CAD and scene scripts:
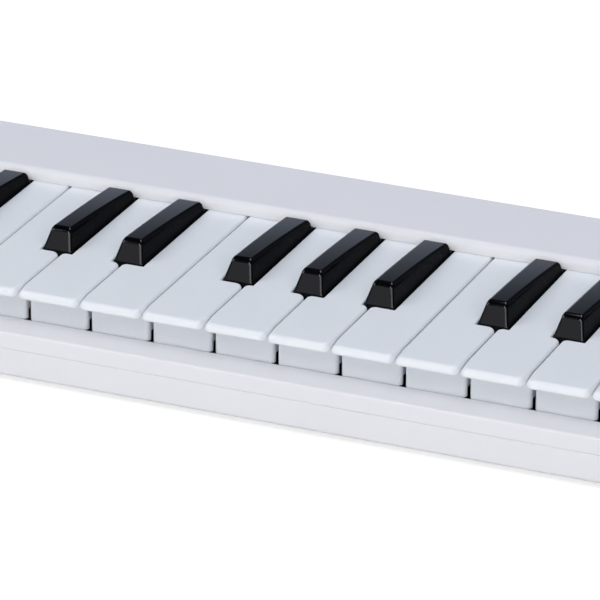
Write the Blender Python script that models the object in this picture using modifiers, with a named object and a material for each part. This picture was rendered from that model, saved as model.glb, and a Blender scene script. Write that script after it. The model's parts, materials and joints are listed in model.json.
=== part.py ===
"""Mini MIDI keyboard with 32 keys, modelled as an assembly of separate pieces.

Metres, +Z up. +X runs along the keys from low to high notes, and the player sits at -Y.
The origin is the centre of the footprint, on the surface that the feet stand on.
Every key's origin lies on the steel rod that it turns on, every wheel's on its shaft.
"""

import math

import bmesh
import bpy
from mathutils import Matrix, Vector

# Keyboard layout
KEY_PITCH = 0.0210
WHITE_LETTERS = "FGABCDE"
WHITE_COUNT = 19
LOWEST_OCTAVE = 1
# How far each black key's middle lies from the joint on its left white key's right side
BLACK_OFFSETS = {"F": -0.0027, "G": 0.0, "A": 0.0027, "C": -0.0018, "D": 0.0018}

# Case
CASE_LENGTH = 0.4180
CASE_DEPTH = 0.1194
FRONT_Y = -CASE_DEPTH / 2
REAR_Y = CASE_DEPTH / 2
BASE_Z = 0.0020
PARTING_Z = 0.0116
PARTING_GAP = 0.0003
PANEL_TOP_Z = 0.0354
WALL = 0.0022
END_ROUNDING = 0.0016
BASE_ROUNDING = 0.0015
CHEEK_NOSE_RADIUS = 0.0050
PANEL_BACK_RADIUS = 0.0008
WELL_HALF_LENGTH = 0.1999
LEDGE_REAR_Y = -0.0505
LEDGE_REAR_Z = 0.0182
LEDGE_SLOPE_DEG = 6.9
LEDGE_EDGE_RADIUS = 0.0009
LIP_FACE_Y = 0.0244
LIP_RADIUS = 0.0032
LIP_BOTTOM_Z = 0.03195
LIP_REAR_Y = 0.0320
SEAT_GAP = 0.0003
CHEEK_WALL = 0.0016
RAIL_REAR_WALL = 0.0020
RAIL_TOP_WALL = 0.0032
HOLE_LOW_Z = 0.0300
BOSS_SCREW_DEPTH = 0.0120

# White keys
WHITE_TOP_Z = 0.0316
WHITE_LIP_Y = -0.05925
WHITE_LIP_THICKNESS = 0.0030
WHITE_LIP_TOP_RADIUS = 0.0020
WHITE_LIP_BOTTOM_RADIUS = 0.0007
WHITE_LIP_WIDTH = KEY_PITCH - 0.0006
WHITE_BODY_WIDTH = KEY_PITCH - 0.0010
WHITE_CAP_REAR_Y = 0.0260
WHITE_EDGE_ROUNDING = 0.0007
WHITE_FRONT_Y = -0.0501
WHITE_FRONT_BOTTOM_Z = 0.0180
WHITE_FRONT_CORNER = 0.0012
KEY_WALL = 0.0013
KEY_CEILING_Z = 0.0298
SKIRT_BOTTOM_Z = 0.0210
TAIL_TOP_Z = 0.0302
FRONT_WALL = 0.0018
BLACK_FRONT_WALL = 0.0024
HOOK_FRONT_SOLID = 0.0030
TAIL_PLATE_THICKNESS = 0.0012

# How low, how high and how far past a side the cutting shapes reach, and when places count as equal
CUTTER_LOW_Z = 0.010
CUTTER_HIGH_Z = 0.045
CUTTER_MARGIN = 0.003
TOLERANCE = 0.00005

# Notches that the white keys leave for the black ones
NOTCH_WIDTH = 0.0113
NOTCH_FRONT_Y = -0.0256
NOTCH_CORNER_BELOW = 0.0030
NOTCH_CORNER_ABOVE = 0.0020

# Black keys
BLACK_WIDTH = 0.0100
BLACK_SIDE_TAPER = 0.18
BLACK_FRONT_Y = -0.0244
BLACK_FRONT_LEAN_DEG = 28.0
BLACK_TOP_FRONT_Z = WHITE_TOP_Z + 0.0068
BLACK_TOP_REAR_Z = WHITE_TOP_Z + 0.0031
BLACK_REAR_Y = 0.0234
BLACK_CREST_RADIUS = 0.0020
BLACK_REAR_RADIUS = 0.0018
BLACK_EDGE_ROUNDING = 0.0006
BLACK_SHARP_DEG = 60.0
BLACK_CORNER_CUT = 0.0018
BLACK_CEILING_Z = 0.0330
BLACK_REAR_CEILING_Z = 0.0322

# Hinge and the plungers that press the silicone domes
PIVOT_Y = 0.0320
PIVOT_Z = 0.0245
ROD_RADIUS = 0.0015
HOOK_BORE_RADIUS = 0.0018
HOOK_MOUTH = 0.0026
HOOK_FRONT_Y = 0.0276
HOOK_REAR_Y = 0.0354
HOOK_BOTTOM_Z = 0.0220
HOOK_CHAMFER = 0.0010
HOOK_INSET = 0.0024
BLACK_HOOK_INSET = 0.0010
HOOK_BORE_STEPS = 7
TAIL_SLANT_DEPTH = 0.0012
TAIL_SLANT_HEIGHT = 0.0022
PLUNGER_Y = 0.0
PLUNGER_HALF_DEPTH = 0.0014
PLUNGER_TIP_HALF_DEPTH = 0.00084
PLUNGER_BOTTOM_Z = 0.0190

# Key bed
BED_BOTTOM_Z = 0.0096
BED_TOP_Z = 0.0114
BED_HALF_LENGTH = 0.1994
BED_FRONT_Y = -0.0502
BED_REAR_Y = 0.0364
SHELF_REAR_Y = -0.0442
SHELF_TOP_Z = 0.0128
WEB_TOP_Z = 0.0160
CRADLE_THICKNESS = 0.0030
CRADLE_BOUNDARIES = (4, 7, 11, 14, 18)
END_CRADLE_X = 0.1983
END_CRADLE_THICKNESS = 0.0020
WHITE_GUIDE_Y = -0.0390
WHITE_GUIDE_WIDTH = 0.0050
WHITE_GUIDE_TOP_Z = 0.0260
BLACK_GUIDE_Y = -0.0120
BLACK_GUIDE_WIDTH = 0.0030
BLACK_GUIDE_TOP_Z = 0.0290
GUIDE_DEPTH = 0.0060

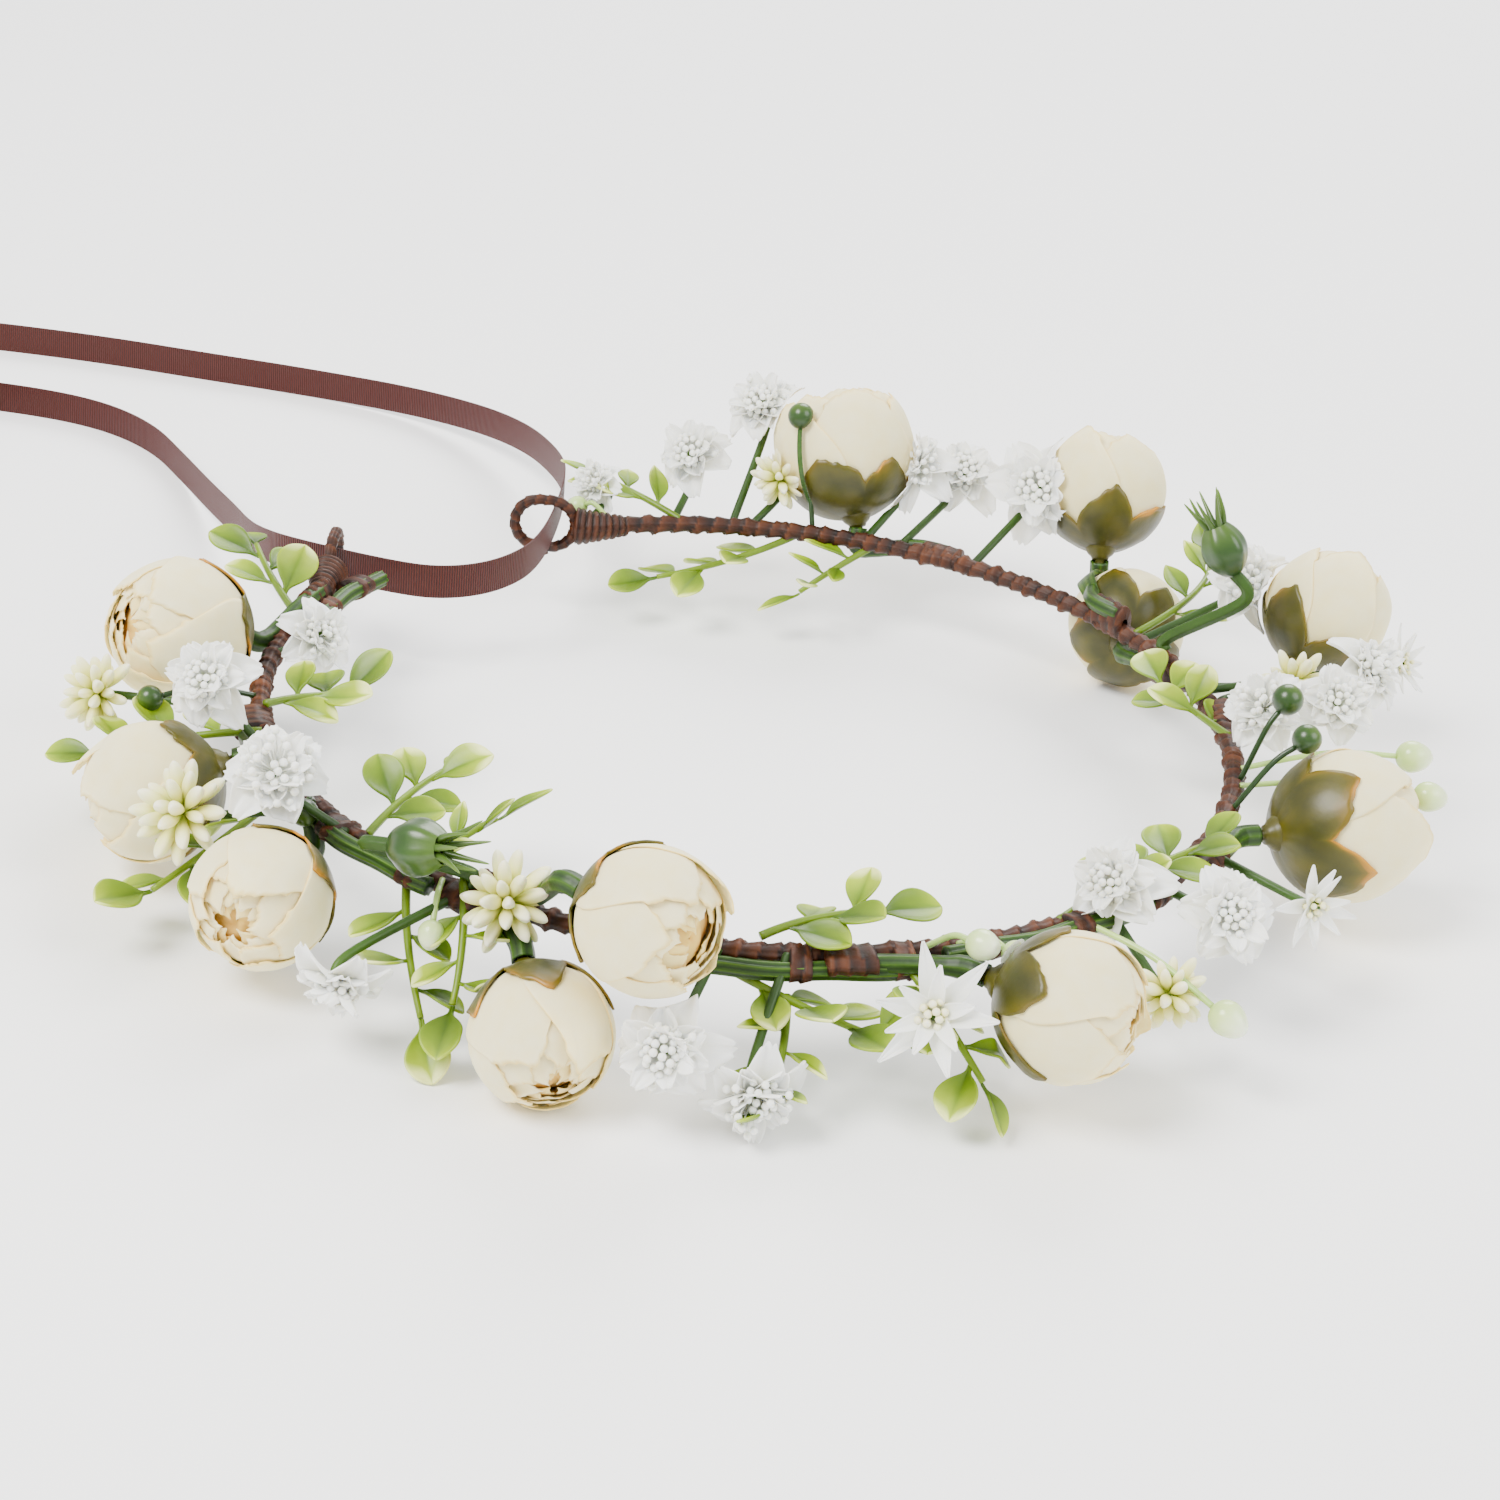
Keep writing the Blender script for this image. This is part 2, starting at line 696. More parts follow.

■ **REQUIREMENTS**
Extract each line of the material exactly as it stands.

■ **THE COMPLETED TASK**
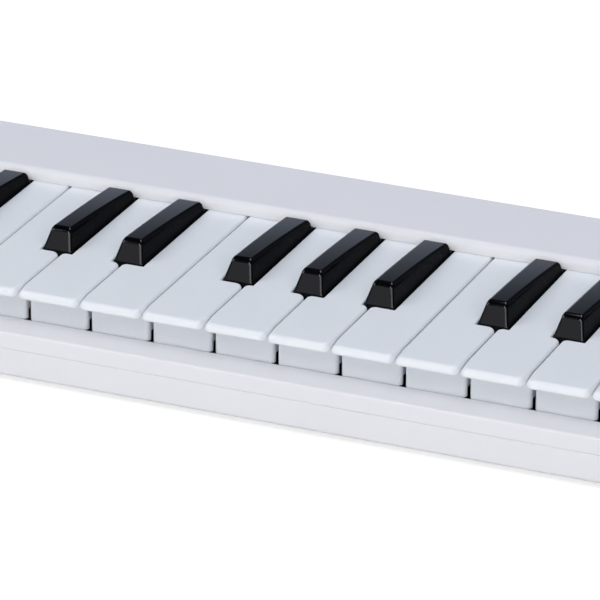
Write the Blender Python script that models the object in this picture using modifiers, with a named object and a material for each part. This picture was rendered from that model, saved as model.glb, and a Blender scene script. Write that script after it. The model's parts, materials and joints are listed in model.json.
=== part.py ===
"""Mini MIDI keyboard with 32 keys, modelled as an assembly of separate pieces.

Metres, +Z up. +X runs along the keys from low to high notes, and the player sits at -Y.
The origin is the centre of the footprint, on the surface that the feet stand on.
Every key's origin lies on the steel rod that it turns on, every wheel's on its shaft.
"""

import math

import bmesh
import bpy
from mathutils import Matrix, Vector

# Keyboard layout
KEY_PITCH = 0.0210
WHITE_LETTERS = "FGABCDE"
WHITE_COUNT = 19
LOWEST_OCTAVE = 1
# How far each black key's middle lies from the joint on its left white key's right side
BLACK_OFFSETS = {"F": -0.0027, "G": 0.0, "A": 0.0027, "C": -0.0018, "D": 0.0018}

# Case
CASE_LENGTH = 0.4180
CASE_DEPTH = 0.1194
FRONT_Y = -CASE_DEPTH / 2
REAR_Y = CASE_DEPTH / 2
BASE_Z = 0.0020
PARTING_Z = 0.0116
PARTING_GAP = 0.0003
PANEL_TOP_Z = 0.0354
WALL = 0.0022
END_ROUNDING = 0.0016
BASE_ROUNDING = 0.0015
CHEEK_NOSE_RADIUS = 0.0050
PANEL_BACK_RADIUS = 0.0008
WELL_HALF_LENGTH = 0.1999
LEDGE_REAR_Y = -0.0505
LEDGE_REAR_Z = 0.0182
LEDGE_SLOPE_DEG = 6.9
LEDGE_EDGE_RADIUS = 0.0009
LIP_FACE_Y = 0.0244
LIP_RADIUS = 0.0032
LIP_BOTTOM_Z = 0.03195
LIP_REAR_Y = 0.0320
SEAT_GAP = 0.0003
CHEEK_WALL = 0.0016
RAIL_REAR_WALL = 0.0020
RAIL_TOP_WALL = 0.0032
HOLE_LOW_Z = 0.0300
BOSS_SCREW_DEPTH = 0.0120

# White keys
WHITE_TOP_Z = 0.0316
WHITE_LIP_Y = -0.05925
WHITE_LIP_THICKNESS = 0.0030
WHITE_LIP_TOP_RADIUS = 0.0020
WHITE_LIP_BOTTOM_RADIUS = 0.0007
WHITE_LIP_WIDTH = KEY_PITCH - 0.0006
WHITE_BODY_WIDTH = KEY_PITCH - 0.0010
WHITE_CAP_REAR_Y = 0.0260
WHITE_EDGE_ROUNDING = 0.0007
WHITE_FRONT_Y = -0.0501
WHITE_FRONT_BOTTOM_Z = 0.0180
WHITE_FRONT_CORNER = 0.0012
KEY_WALL = 0.0013
KEY_CEILING_Z = 0.0298
SKIRT_BOTTOM_Z = 0.0210
TAIL_TOP_Z = 0.0302
FRONT_WALL = 0.0018
BLACK_FRONT_WALL = 0.0024
HOOK_FRONT_SOLID = 0.0030
TAIL_PLATE_THICKNESS = 0.0012

# How low, how high and how far past a side the cutting shapes reach, and when places count as equal
CUTTER_LOW_Z = 0.010
CUTTER_HIGH_Z = 0.045
CUTTER_MARGIN = 0.003
TOLERANCE = 0.00005

# Notches that the white keys leave for the black ones
NOTCH_WIDTH = 0.0113
NOTCH_FRONT_Y = -0.0256
NOTCH_CORNER_BELOW = 0.0030
NOTCH_CORNER_ABOVE = 0.0020

# Black keys
BLACK_WIDTH = 0.0100
BLACK_SIDE_TAPER = 0.18
BLACK_FRONT_Y = -0.0244
BLACK_FRONT_LEAN_DEG = 28.0
BLACK_TOP_FRONT_Z = WHITE_TOP_Z + 0.0068
BLACK_TOP_REAR_Z = WHITE_TOP_Z + 0.0031
BLACK_REAR_Y = 0.0234
BLACK_CREST_RADIUS = 0.0020
BLACK_REAR_RADIUS = 0.0018
BLACK_EDGE_ROUNDING = 0.0006
BLACK_SHARP_DEG = 60.0
BLACK_CORNER_CUT = 0.0018
BLACK_CEILING_Z = 0.0330
BLACK_REAR_CEILING_Z = 0.0322

# Hinge and the plungers that press the silicone domes
PIVOT_Y = 0.0320
PIVOT_Z = 0.0245
ROD_RADIUS = 0.0015
HOOK_BORE_RADIUS = 0.0018
HOOK_MOUTH = 0.0026
HOOK_FRONT_Y = 0.0276
HOOK_REAR_Y = 0.0354
HOOK_BOTTOM_Z = 0.0220
HOOK_CHAMFER = 0.0010
HOOK_INSET = 0.0024
BLACK_HOOK_INSET = 0.0010
HOOK_BORE_STEPS = 7
TAIL_SLANT_DEPTH = 0.0012
TAIL_SLANT_HEIGHT = 0.0022
PLUNGER_Y = 0.0
PLUNGER_HALF_DEPTH = 0.0014
PLUNGER_TIP_HALF_DEPTH = 0.00084
PLUNGER_BOTTOM_Z = 0.0190

# Key bed
BED_BOTTOM_Z = 0.0096
BED_TOP_Z = 0.0114
BED_HALF_LENGTH = 0.1994
BED_FRONT_Y = -0.0502
BED_REAR_Y = 0.0364
SHELF_REAR_Y = -0.0442
SHELF_TOP_Z = 0.0128
WEB_TOP_Z = 0.0160
CRADLE_THICKNESS = 0.0030
CRADLE_BOUNDARIES = (4, 7, 11, 14, 18)
END_CRADLE_X = 0.1983
END_CRADLE_THICKNESS = 0.0020
WHITE_GUIDE_Y = -0.0390
WHITE_GUIDE_WIDTH = 0.0050
WHITE_GUIDE_TOP_Z = 0.0260
BLACK_GUIDE_Y = -0.0120
BLACK_GUIDE_WIDTH = 0.0030
BLACK_GUIDE_TOP_Z = 0.0290
GUIDE_DEPTH = 0.0060

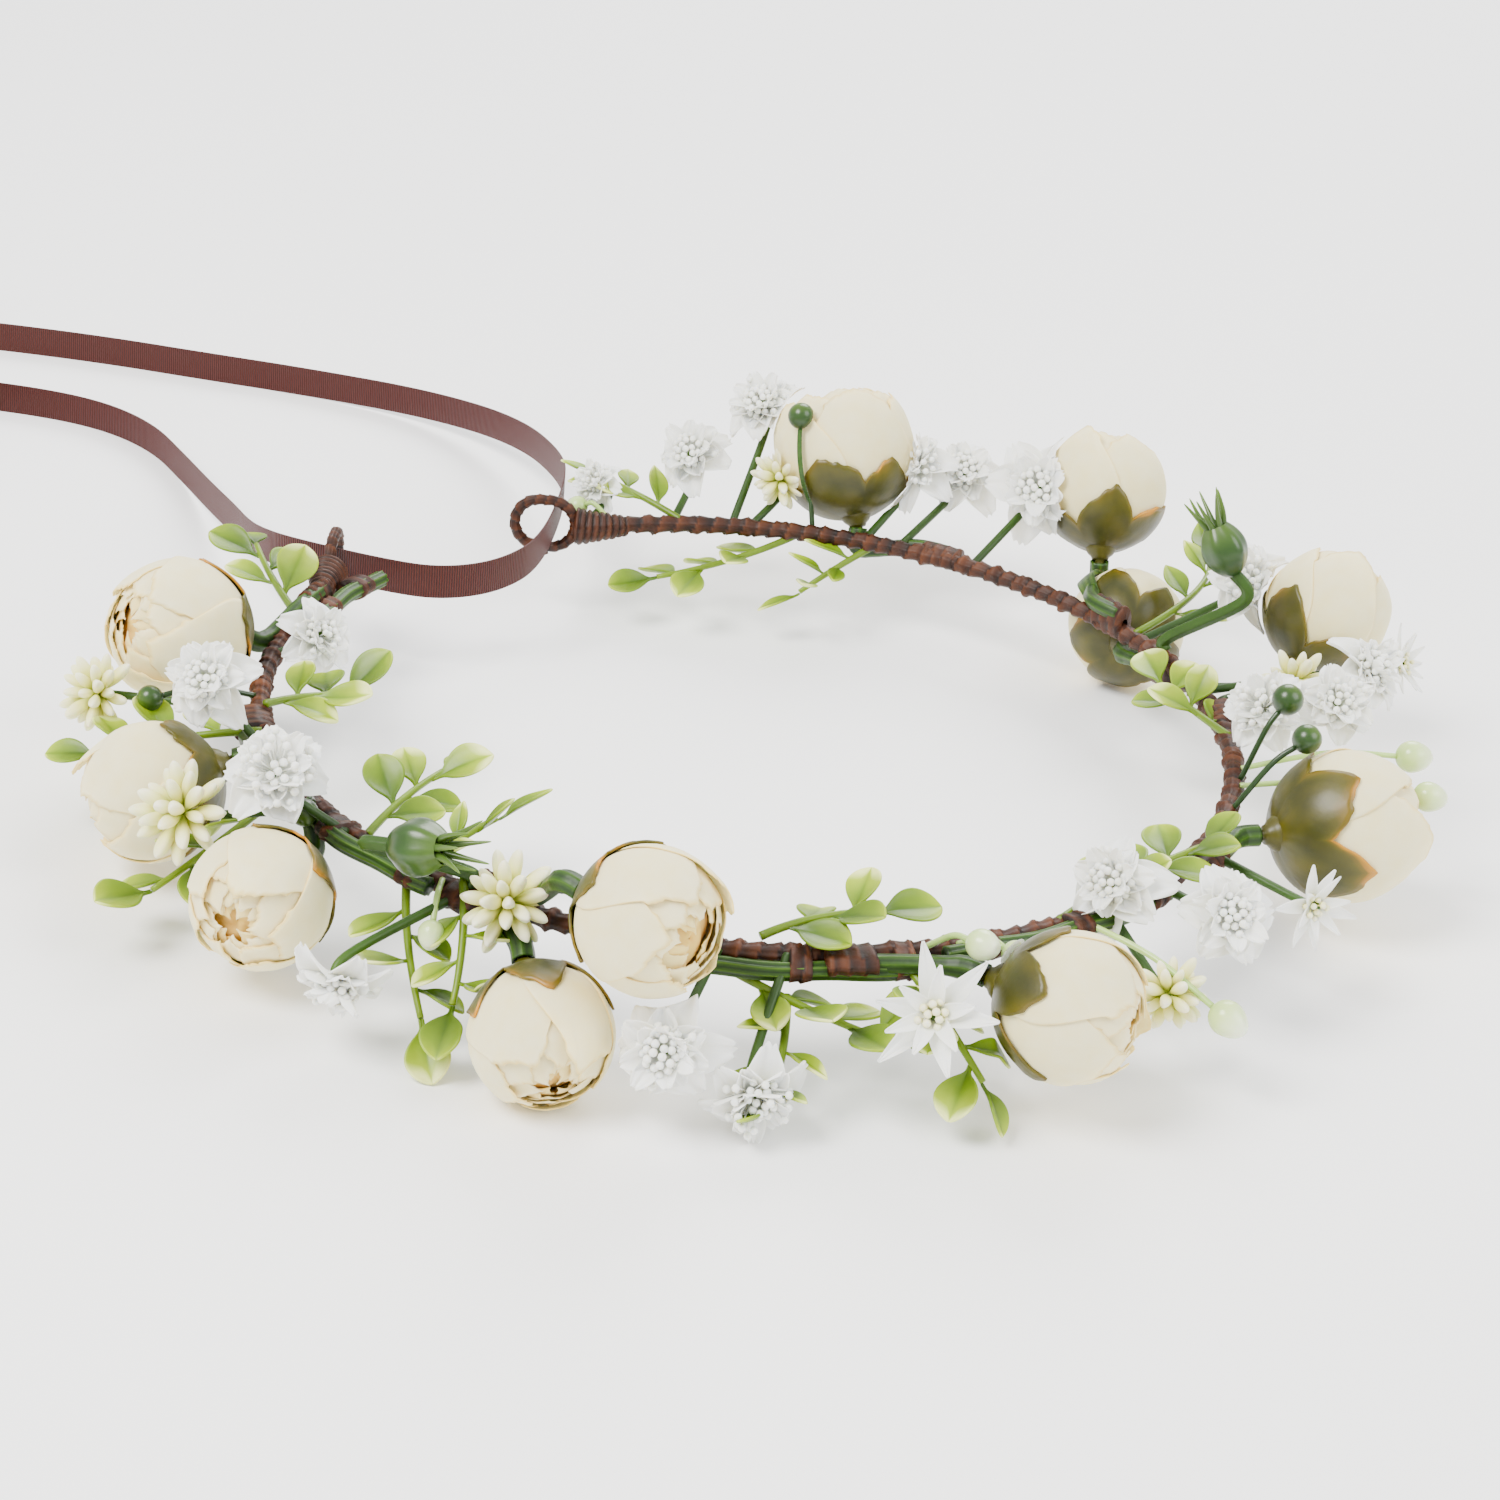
Keep writing the Blender script for this image. This is part 2, starting at line 696. More parts follow.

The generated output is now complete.